* Begin Source excerpt *
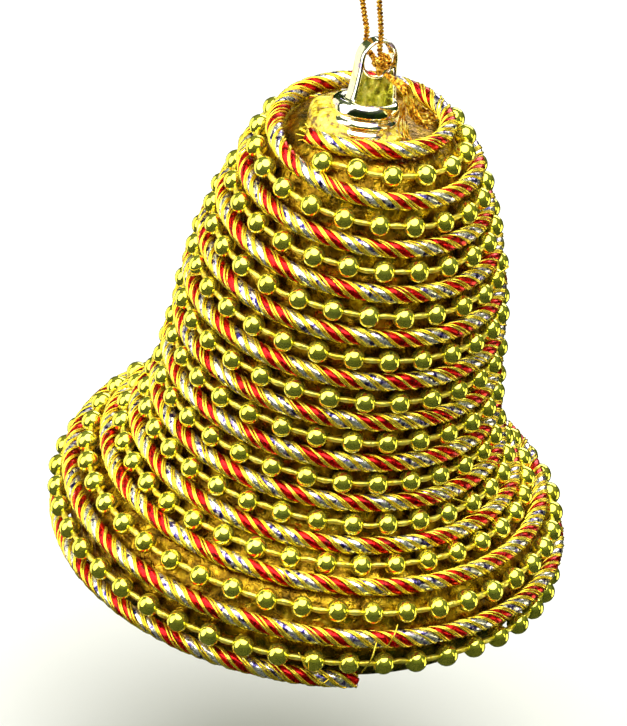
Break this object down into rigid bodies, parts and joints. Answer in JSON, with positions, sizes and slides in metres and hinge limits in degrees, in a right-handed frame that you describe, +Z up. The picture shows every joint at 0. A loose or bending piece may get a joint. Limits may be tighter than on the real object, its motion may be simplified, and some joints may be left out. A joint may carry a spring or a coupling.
{
  "type": "christmas bell ornament",
  "caption": "Hanging bell ornament: a hollow flared bell wound with a bead garland and a twisted foil cord, under a tiered cap with a ring eye and thread loop; a clapper swings inside.",
  "frame": {"origin": "inside of the thread loop's top, where a hook or a twig carries the bell", "axes": "+Z up along the bell's own axis, +X to the right with the bell seen from its front (-Y); the bell hangs below the origin"},
  "size_m": [0.0759, 0.0757, 0.1258],
  "materials": {
    "core_gold": "amber gold metallised plastic",
    "bead_gold": "mirror-bright metallised plastic",
    "foil_cord": "red and silver foil strands edged with gold",
    "cap_metal": "champagne mirror-metallised plastic",
    "glue": "hot-melt glue",
    "gold_thread": "braided metallic thread",
    "wire": "bright wire"
  },
  "bodies": {
    "hanger": {"hanger_loop": "gold_thread"},
    "knot": {"hanger_knot": "gold_thread"},
    "bell": {"bell_shell": "core_gold", "bead_garland": "bead_gold", "twisted_cord": "foil_cord", "cap": "cap_metal", "cap_glue": "glue", "hanger_tail_front": "gold_thread", "hanger_tail_side": "gold_thread", "clapper_hook": "wire"},
    "clapper_link": {"clapper_ring": "wire"},
    "clapper": {"clapper_wire": "wire", "clapper_ball": "bead_gold"}
  },
  "joints": [
    {"name": "bell_swing_front_back", "type": "hinge", "parent": "hanger", "child": "knot", "pos_m": [-0.00171, 0.00205, -0.03896], "axis": [0.77, 0.6169, 0.1628], "range_deg": [-30, 30]},
    {"name": "bell_swing_side", "type": "hinge", "parent": "knot", "child": "bell", "pos_m": [-0.00091, 0.00178, -0.04167], "axis": [0.5734, -0.781, 0.2475], "range_deg": [-25, 25]},
    {"name": "clapper_swing_front_back", "type": "hinge", "parent": "bell", "child": "clapper_link", "pos_m": [-0.00116, -0.00288, -0.061], "axis": [1, 0, 0], "range_deg": [-11, 14]},
    {"name": "clapper_swing_side", "type": "hinge", "parent": "clapper_link", "child": "clapper", "pos_m": [-0.00116, -0.00288, -0.06365], "axis": [0, 1, 0], "range_deg": [-14, 14]}
  ]
}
* End Source excerpt *
**Requirement**
Please reproduce every line of the material word for word.

**Output**
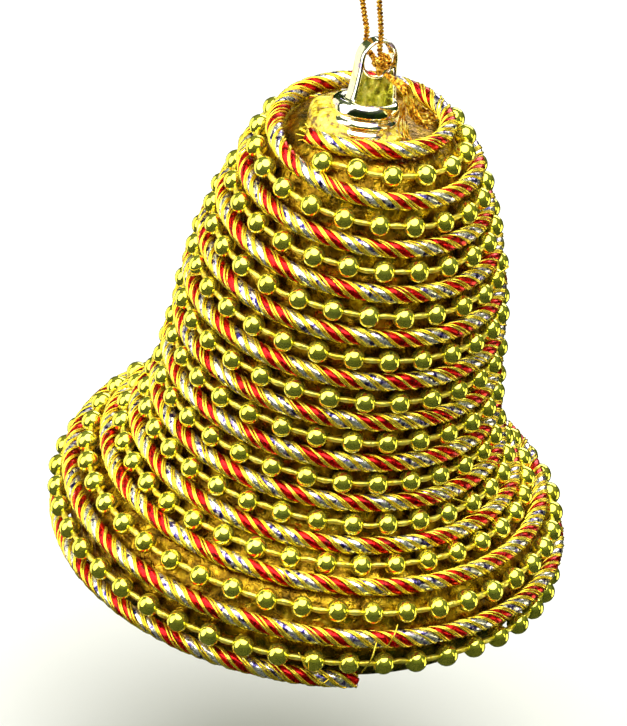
Break this object down into rigid bodies, parts and joints. Answer in JSON, with positions, sizes and slides in metres and hinge limits in degrees, in a right-handed frame that you describe, +Z up. The picture shows every joint at 0. A loose or bending piece may get a joint. Limits may be tighter than on the real object, its motion may be simplified, and some joints may be left out. A joint may carry a spring or a coupling.
{
  "type": "christmas bell ornament",
  "caption": "Hanging bell ornament: a hollow flared bell wound with a bead garland and a twisted foil cord, under a tiered cap with a ring eye and thread loop; a clapper swings inside.",
  "frame": {"origin": "inside of the thread loop's top, where a hook or a twig carries the bell", "axes": "+Z up along the bell's own axis, +X to the right with the bell seen from its front (-Y); the bell hangs below the origin"},
  "size_m": [0.0759, 0.0757, 0.1258],
  "materials": {
    "core_gold": "amber gold metallised plastic",
    "bead_gold": "mirror-bright metallised plastic",
    "foil_cord": "red and silver foil strands edged with gold",
    "cap_metal": "champagne mirror-metallised plastic",
    "glue": "hot-melt glue",
    "gold_thread": "braided metallic thread",
    "wire": "bright wire"
  },
  "bodies": {
    "hanger": {"hanger_loop": "gold_thread"},
    "knot": {"hanger_knot": "gold_thread"},
    "bell": {"bell_shell": "core_gold", "bead_garland": "bead_gold", "twisted_cord": "foil_cord", "cap": "cap_metal", "cap_glue": "glue", "hanger_tail_front": "gold_thread", "hanger_tail_side": "gold_thread", "clapper_hook": "wire"},
    "clapper_link": {"clapper_ring": "wire"},
    "clapper": {"clapper_wire": "wire", "clapper_ball": "bead_gold"}
  },
  "joints": [
    {"name": "bell_swing_front_back", "type": "hinge", "parent": "hanger", "child": "knot", "pos_m": [-0.00171, 0.00205, -0.03896], "axis": [0.77, 0.6169, 0.1628], "range_deg": [-30, 30]},
    {"name": "bell_swing_side", "type": "hinge", "parent": "knot", "child": "bell", "pos_m": [-0.00091, 0.00178, -0.04167], "axis": [0.5734, -0.781, 0.2475], "range_deg": [-25, 25]},
    {"name": "clapper_swing_front_back", "type": "hinge", "parent": "bell", "child": "clapper_link", "pos_m": [-0.00116, -0.00288, -0.061], "axis": [1, 0, 0], "range_deg": [-11, 14]},
    {"name": "clapper_swing_side", "type": "hinge", "parent": "clapper_link", "child": "clapper", "pos_m": [-0.00116, -0.00288, -0.06365], "axis": [0, 1, 0], "range_deg": [-14, 14]}
  ]
}